I looked in my mailbox. There were only bills in it, and two white envelopes which I was sure contained more bills. Entering my home, I stood in the hallway and cried, shivering in my thin coat. But I made myself smile so I could greet my little daughter. She threw herself in my arms, screaming joyously and suggesting that we decorate the tree immediately.

Peggy was not yet six years old. She had proudly set our kitchen table for our evening meal, put pans out and the three cans of food which would be our dinner. For some reason, when I looked at those pans and cans, I felt brokenhearted. We would have only hamburgers for our Christmas dinner tomorrow, and gelatin. I stood in the cold little kitchen, and misery overwhelmed me. For the first time in my life, I doubted the existence of God and His mercy, and the coldness in my heart was colder than ice.

The doorbell rang. It was a delivery man, and his arms were full of big parcels, and he was laughing at my child's frenzied joy as she stood beside me at the door. "This is a mistake," I said, but he read my name on the parcels, and they were for me. When he had gone I could only stare at the boxes. Peggy and I sat on the floor and opened them. A huge doll, three times the size of the one I had bought for her. Gloves. Candy. A beautiful leather purse. Incredible! I looked for the name of the sender. It was the teacher, the address simply "California," where she had moved.

Our dinner that night was the most delicious I had ever eaten. I could only pray, "Thank You, Father." I forgot I had no money for the rent and only $15 in my purse and no job. My child and I ate and laughed together in happiness. Then we decorated the little tree and marvelled at it. I put Peggy to bed and set up her gifts around the tree, and a sweet peace flooded me like a benediction [3]. I had hope again. I could even examine the bills without cringing. Then I opened the two white envelopes. One contained a cheque for $30 from a company I had worked for briefly in the Summer. It was, said a note, my "Christmas bonus." My rent!

The other envelope was an offer of a permanent position with the government--to begin two days after Christmas. I sat with the letter in my hand and the cheque on the table before me, and I think that was the most joyful moment of my life up to that time.

The church bells began to ring. I hurriedly looked at my child, who was sleeping blissfully, and went to the door and gazed out onto the street. People smiled at me and I smiled back. The storm had stopped, the sky was pure and glittering with stars.

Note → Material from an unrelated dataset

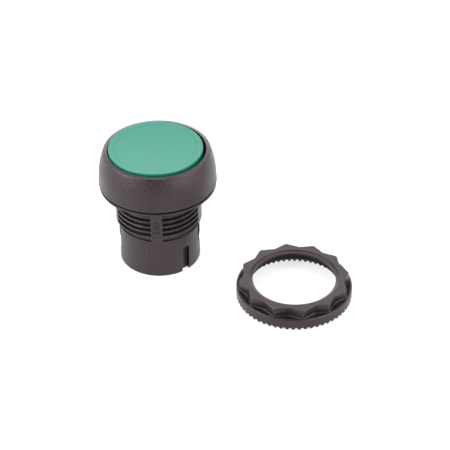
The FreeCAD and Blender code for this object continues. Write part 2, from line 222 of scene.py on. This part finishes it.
def moulded_plastic(
    name, roughness, dark=BLACK, light=SOOT, rubbed=RUBBED_BLACK, grain=0.14 * MM, grain_depth=0.006 * MM,
    sheen=PURPLE_SHEEN, gloss=0.55, painted_shade_bore=None,
):
    """Satin plastic: slow mottling, moulded grain, paler edges that are partly rubbed and partly a painted
    edge highlight, grooves whose gloss is cut as painted shade, and dust specks.

    painted_shade_bore is a centre and a height: faces below that height that look in at the centre's axis
    have hardly any gloss, which paints shade on the bore's inner wall.
    """
    s = Shader(name)
    mottle = s.remap(s.noise(5.5 * MM, detail=3.0), 0.35, 0.65)
    fine = s.noise(grain, roughness=0.6)
    groove_width, edge_width = 0.8 * MM, 0.14 * MM
    openness = s.openness(groove_width)

    tint = s.blend(mottle, dark, light)
    tint = s.blend(s.remap(fine, 0.42, 0.75, to_high=0.2), tint, rubbed)

    # paler edges: partly real rubbing, partly a painted highlight along sharp edges
    patches = s.remap(s.noise(0.9 * MM), 0.4, 0.7, to_low=0.3, to_high=0.9)
    worn_and_highlit_edges = s.product(s.edge_share(edge_width), patches)
    tint = s.blend(s.product(worn_and_highlit_edges, s.remap(openness, 0.35, 0.6)), tint, rubbed)

    speck_gap, speck_rim, speck_core = 0.75 * MM, 0.085, 0.05  # the last two are shares of the gap
    specks = s.remap(s.cells(speck_gap), speck_rim, speck_core)
    dusty_places = s.remap(s.noise(4 * MM), 0.5, 0.62)
    tint = s.blend(s.product(s.product(specks, dusty_places), 0.55), tint, DUST)

    mottled = s.remap(mottle, 0.0, 1.0, to_low=roughness - 0.04, to_high=roughness + 0.05)
    rough = s.math("ADD", mottled, s.remap(fine, 0.3, 0.7, to_low=-0.05, to_high=0.06))

    # painted shade: the gloss falls with ambient occlusion, so grooves, gaps and recesses go dark
    gloss_with_painted_shade = s.remap(openness, 0.1, 0.5, to_low=0.1 * gloss, to_high=gloss)
    # painted shade: the ring's inner wall loses nearly all its gloss, so it stays dark
    if painted_shade_bore:
        gloss_with_painted_shade = s.product(gloss_with_painted_shade, s.remap(s.inward(*painted_shade_bore), 0.0, 1.0, to_low=1.0, to_high=0.05))
    s.feed(s.surface.inputs["Specular IOR Level"], gloss_with_painted_shade)
    s.surface.inputs["Specular Tint"].default_value = sheen

    waves = s.bump(s.noise(2.2 * MM), 0.012 * MM, s.soft_edges(0.07 * MM))
    s.dress(tint, rough, s.bump(fine, grain_depth, waves))
    return s.material


def cap_plastic(name, centre, rim_inner_r):
    """Smooth green plastic: flow marks, orange peel, hairline rubs and a painted shadow line inside the rim.
    """
    deep, bright = (0.0035, 0.173, 0.119), (0.0053, 0.189, 0.134)
    rubbed, rim_shadow_green = (0.05, 0.26, 0.19), (0.002, 0.05, 0.035)
    s = Shader(name)
    flow = s.noise(7 * MM, detail=3.0, roughness=0.55, stretch=(1.0, 0.6, 1.0))
    tint = s.blend(s.remap(flow, 0.3, 0.7), deep, bright)
    hairlines = s.noise(0.25 * MM, detail=3.0, roughness=0.6, stretch=(0.04, 1.0, 1.0))
    tint = s.blend(s.remap(hairlines, 0.66, 0.76, to_high=0.25), tint, rubbed)
    # painted shadow: a darker green line where the rim steps down to the dish
    painted_rim_shadow = s.circle(centre, rim_inner_r, half_width=0.22 * MM)
    tint = s.blend(s.product(painted_rim_shadow, 0.5), tint, rim_shadow_green)
    s.surface.inputs["Specular Tint"].default_value = PINK_SHEEN
    peel = s.noise(0.45 * MM)
    rough = s.remap(peel, 0.3, 0.7, to_low=0.30, to_high=0.40)
    s.dress(tint, rough, s.bump(peel, 0.004 * MM, s.soft_edges(0.1 * MM)))
    return s.material


def rubber(name, dark, light):
    """Matt moulded rubber with a bloom in patches and a fine grain."""
    s = Shader(name)
    bloom = s.remap(s.noise(3 * MM, detail=4.0, roughness=0.6), 0.4, 0.7)
    rough = s.remap(bloom, 0.0, 1.0, to_low=0.62, to_high=0.75)
    grain = s.bump(s.noise(0.1 * MM), 0.008 * MM, s.soft_edges(0.06 * MM))
    s.dress(s.blend(bloom, dark, light), rough, grain)
    return s.material


def spring_steel(name):
    """Drawn wire with fine streaks in its colour, its gloss and its surface."""
    dull, bright = (0.42, 0.41, 0.40), (0.62, 0.61, 0.59)
    s = Shader(name)
    streaks = s.noise(0.12 * MM, detail=3.0, roughness=0.6, stretch=(1.0, 1.0, 2.5))
    rough = s.remap(streaks, 0.3, 0.7, to_low=0.24, to_high=0.38)
    s.surface.inputs["Metallic"].default_value = 1.0
    s.dress(s.blend(streaks, dull, bright), rough, s.bump(streaks, 0.004 * MM))
    return s.material


def floor_paint(name):
    """Pale matt light table with a faint mottle, lit from beneath so that shadows stay pale."""
    grey, paler_grey, glow = (0.34, 0.34, 0.34), (0.36, 0.36, 0.36), 0.72
    s = Shader(name)
    mottle = s.remap(s.noise(60 * MM, detail=3.0), 0.3, 0.7)
    s.surface.inputs["Specular IOR Level"].default_value = 0.0
    s.surface.inputs["Emission Strength"].default_value = glow
    rough = s.remap(mottle, 0.0, 1.0, to_low=0.85, to_high=0.95)
    s.dress(s.blend(mottle, grey, paler_grey), rough)
    return s.material


cap_low, cap_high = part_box("button_cap")
cap_centre = nodes["button_cap"].matrix_world.inverted() @ ((cap_low + cap_high) / 2)
cap_rim_inner_r = 10.38 * MM  # where the rim meets the dish in the photograph

ring_low, ring_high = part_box("mounting_ring")
ring_bead_depth = 0.8 * MM  # from the ring's top down to the bead in its mouth
to_ring = nodes["mounting_ring"].matrix_world.inverted()
ring_centre = to_ring @ Vector(((ring_low.x + ring_high.x) / 2, (ring_low.y + ring_high.y) / 2, 0.0))
ring_bead = to_ring @ Vector((0.0, 0.0, ring_high.z - ring_bead_depth))

moulded_pieces = {
    "barrel_plastic": dict(roughness=0.36),
    "bezel_plastic": dict(roughness=0.33, grain=0.34 * MM, grain_depth=0.09 * MM),
    "ring_plastic": dict(
        roughness=0.34, dark=(0.006, 0.0042, 0.0053), light=(0.0085, 0.006, 0.008),
        grain=0.16 * MM, grain_depth=0.01 * MM, gloss=0.47, painted_shade_bore=(ring_centre, ring_bead.z),
    ),
    "bush_acetal": dict(
        roughness=0.45, dark=(0.50, 0.48, 0.44), light=(0.56, 0.54, 0.50), rubbed=(0.6, 0.59, 0.56),
        grain=0.12 * MM, grain_depth=0.004 * MM, sheen=WHITE,
    ),
    "inner_grey_plastic": dict(
        roughness=0.45, dark=(0.12, 0.12, 0.125), light=(0.15, 0.15, 0.155), rubbed=(0.2, 0.2, 0.2),
        sheen=WHITE,
    ),
    "carrier_plastic": dict(roughness=0.45),
    "pusher_plastic": dict(roughness=0.45),
}
finishes = {
    "cap_green": cap_plastic("cap_green", cap_centre, cap_rim_inner_r),
    "gasket_rubber": rubber("gasket_rubber", (0.018, 0.014, 0.015), (0.028, 0.023, 0.024)),
    "diaphragm_rubber": rubber("diaphragm_rubber", (0.016, 0.015, 0.015), (0.030, 0.028, 0.028)),
    "spring_steel": spring_steel("spring_steel"),
}
for slot, look in moulded_pieces.items():
    finishes[slot] = moulded_plastic(slot, **look)

for node in nodes.values():
    node.data.materials[0] = finishes[node.data.materials[0].name]


# ---- pieces that change shape as the button moves ------------------------------------------------
def mesh_piece(name, verts, faces, slot):
    """Smooth-shaded mesh object with a finish."""
    mesh = bpy.data.meshes.new(name)
    mesh.from_pydata(verts, [], faces)
    mesh.validate()
    bm = bmesh.new()
    bm.from_mesh(mesh)
    bmesh.ops.recalc_face_normals(bm, faces=bm.faces)
    bm.to_mesh(mesh)
    bm.free()
    mesh.shade_smooth()
    mesh.materials.append(finishes[slot])
    piece = bpy.data.objects.new(name, mesh)
    bpy.context.scene.collection.objects.link(piece)
    return piece


def tangent(line, i):
    """Direction of a line of points at its point i, not yet of unit length."""
    return line[min(i + 1, len(line) - 1)] - line[max(i - 1, 0)]


def tube(name, line, radius, sides, slot):
    """Round wire along a list of points, with closed ends."""
    verts = []
    for i, point in enumerate(line):
        ahead = tangent(line, i)
        outward = Vector((point.x, point.y, 0)).normalized()
        upward = ahead.cross(outward).normalized()
        outward = upward.cross(ahead).normalized()
        for k in range(sides):
            turn = 2 * math.pi * k / sides
            verts.append(point + radius * (math.cos(turn) * outward + math.sin(turn) * upward))
    faces = []
    for i in range(len(line) - 1):
        for k in range(sides):
            a, b = i * sides + k, i * sides + (k + 1) % sides
            faces.append((a, b, b + sides, a + sides))
    faces.append(tuple(range(sides)))
    faces.append(tuple(range((len(line) - 1) * sides, len(line) * sides)))
    return mesh_piece(name, verts, faces, slot)


def lathe(name, profile, steps, slot):
    """Closed ring turned about Z from a closed (radius, height) outline."""
    verts, faces = [], []
    count = len(profile)
    for i in range(steps):
        turn = 2 * math.pi * i / steps
        verts += [(r * math.cos(turn), r * math.sin(turn), z) for r, z in profile]
    for i in range(steps):
        a, b = i * count, (i + 1) % steps * count
        for k in range(count):
            after = (k + 1) % count
            faces.append((a + k, b + k, b + after, a + after))
    return mesh_piece(name, verts, faces, slot)


def spring_coil():
    """Compression spring with closed end coils, ground flat."""
    low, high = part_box("return_spring")
    wire_r, wire_sides = 0.4 * MM, 20
    coil_r = high.x - wire_r
    turns, dead_turns, steps = 7.0, 0.9, 72
    line = []
    for i in range(int(turns * steps) + 1):
        turn = i / steps
        active = min(max((turn - dead_turns) / (turns - 2 * dead_turns), 0.0), 1.0)
        closed = 2 * wire_r * (min(turn, dead_turns) + max(turn - turns + dead_turns, 0.0))
        lift = closed + active * (high.z - low.z - 4 * wire_r * dead_turns)
        angle = 2 * math.pi * turn
        line.append(Vector((coil_r * math.cos(angle), coil_r * math.sin(angle), low.z + lift)))
    piece = tube("spring_coil", line, wire_r, wire_sides, "spring_steel")
    for vert in piece.data.vertices:
        vert.co.z = min(max(vert.co.z, low.z), high.z)
    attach(piece, "head")
    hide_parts("return_spring")
    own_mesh(piece)


def bell_seal():
    """Rubber bell from the barrel's groove up to the lip that the cap carrier clamps."""
    low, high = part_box("diaphragm_seal")
    wall, chamfer = 0.4 * MM, 0.1 * MM
    bead_inner_r, bead_outer_r = 12.0 * MM, 12.8 * MM
    bead_top = 2.6 * MM
    foot_r = 11.1 * MM  # inner end of the flat web between the bead and the bell
    crown_r, bulge = 8.0 * MM, 2.5 * MM  # the wall rises from crown_r + bulge and curves in to crown_r
    shoulder_r, lip_r = 6.4 * MM, 4.96 * MM
    lip_low = high.z - wall
    arc_steps, turn_steps = 20, 96

    centre = [Vector((foot_r, bead_top - wall / 2))]  # middle of the wall, from its foot to its lip
    for i in range(arc_steps + 1):
        turn = math.pi / 2 * i / arc_steps
        rise = (lip_low - bead_top) * math.sin(turn)
        centre.append(Vector((crown_r + bulge * math.cos(turn), bead_top + rise)))
    centre += [Vector((shoulder_r, lip_low)), Vector((lip_r, lip_low))]

    inner, outer = [], []
    for i, point in enumerate(centre):
        along = tangent(centre, i).normalized()
        aside = Vector((-along.y, along.x)) * wall / 2
        inner.append(tuple(point + aside))
        outer.append(tuple(point - aside))
    bead = [
        (bead_outer_r, bead_top), (bead_outer_r, low.z + chamfer), (bead_outer_r - chamfer, low.z),
        (bead_inner_r + chamfer, low.z), (bead_inner_r, low.z + chamfer / 2), (bead_inner_r, bead_top - wall),
    ]
    piece = lathe("bell_seal", bead + inner + outer[::-1], turn_steps, "diaphragm_rubber")
    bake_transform(piece)
    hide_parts("diaphragm_seal")


spring_coil()
bell_seal()


# ---- studio -------------------------------------------------------------------------------------
def studio_floor():
    """Level square that both pieces stand on."""
    half = 3.0  # metres
    corners = [(-half, -half), (half, -half), (half, half), (-half, half)]
    mesh = bpy.data.meshes.new("studio_floor")
    mesh.from_pydata([(x, y, floor_z) for x, y in corners], [], [(0, 1, 2, 3)])
    mesh.materials.append(floor_paint("floor_paint"))
    floor = bpy.data.objects.new("studio_floor", mesh)
    bpy.context.scene.collection.objects.link(floor)


def studio_world():
    """Dim white surroundings, and colours shown as they are."""
    dim = 0.05
    world = bpy.data.worlds.new("studio_light")
    world.use_nodes = True
    background = world.node_tree.nodes["Background"]
    background.inputs["Color"].default_value = WHITE
    background.inputs["Strength"].default_value = dim
    bpy.context.scene.world = world
    bpy.context.scene.view_settings.view_transform = "Standard"


def soft_box(name, azimuth, elevation, size, power):
    """Rectangular area light that faces the object from an azimuth and elevation in degrees."""
    aim = Vector((0.015, -0.01, 0.0))  # between the two pieces
    distance = 0.7
    turn, lift = math.radians(azimuth), math.radians(elevation)
    towards = Vector((math.cos(turn) * math.cos(lift), math.sin(turn) * math.cos(lift), math.sin(lift)))
    lamp = bpy.data.lights.new(name, "AREA")
    lamp.shape = "RECTANGLE"
    lamp.size, lamp.size_y = size
    lamp.energy = power
    light = bpy.data.objects.new(name, lamp)
    light.location = aim + distance * towards
    light.rotation_euler = towards.to_track_quat("Z", "Y").to_euler()
    bpy.context.scene.collection.objects.link(light)


def main_camera():
    """Long lens, a little rolled, that looks down at both pieces from the front, as the photograph does."""
    place = Vector((0.01681, -0.34785, 0.24352))
    elevation, roll = math.radians(36.46), math.radians(-0.59)
    data = bpy.data.cameras.new("camera")
    data.sensor_width = 36.0
    data.lens = 134.56
    data.clip_start = 0.01
    data.clip_end = 20.0
    camera = bpy.data.objects.new("camera", data)
    tilt = Euler((math.pi / 2 - elevation, 0, 0)).to_matrix().to_4x4()
    camera.matrix_world = Matrix.Translation(place) @ tilt @ Matrix.Rotation(roll, 4, "Z")
    bpy.context.scene.collection.objects.link(camera)
    bpy.context.scene.camera = camera


soft_boxes = (  # name, azimuth and elevation in degrees, width and height in metres, watts
    ("left_high_soft_box", 186, 57, (0.4, 0.4), 2.2),
    ("right_high_soft_box", 352, 57, (0.4, 0.4), 1.9),
    ("left_soft_box", 195, 25, (0.45, 0.4), 4.8),
    ("right_soft_box", 345, 25, (0.45, 0.4), 2.8),
    ("back_low_soft_box", 90, 12, (1.0, 0.3), 4.0),
    ("back_soft_box", 90, 36, (1.0, 0.25), 1.1),
    ("back_high_soft_box", 90, 66, (0.8, 0.4), 2.3),
    ("low_front_left_soft_box", 225, 12, (0.5, 0.2), 1.2),
    ("low_front_right_soft_box", 315, 12, (0.5, 0.2), 1.9),
    ("front_soft_box", 270, 45, (0.5, 0.3), 0.1),
)

studio_floor()
studio_world()
for box in soft_boxes:
    soft_box(*box)
main_camera()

"The Lord is born," sang the bells to the crystal night and the laughing darkness. Someone began to sing, "Come, all ye faithful!" I joined in, and standing on the doorstep, sang with the strangers all about me.

I am not alone at all, I thought. I was never alone at all.

And that, of course, is the message of Christmas. We are never alone. Even when the night is darkest, the wind coldest, the World seemingly most indifferent, He never forgets us.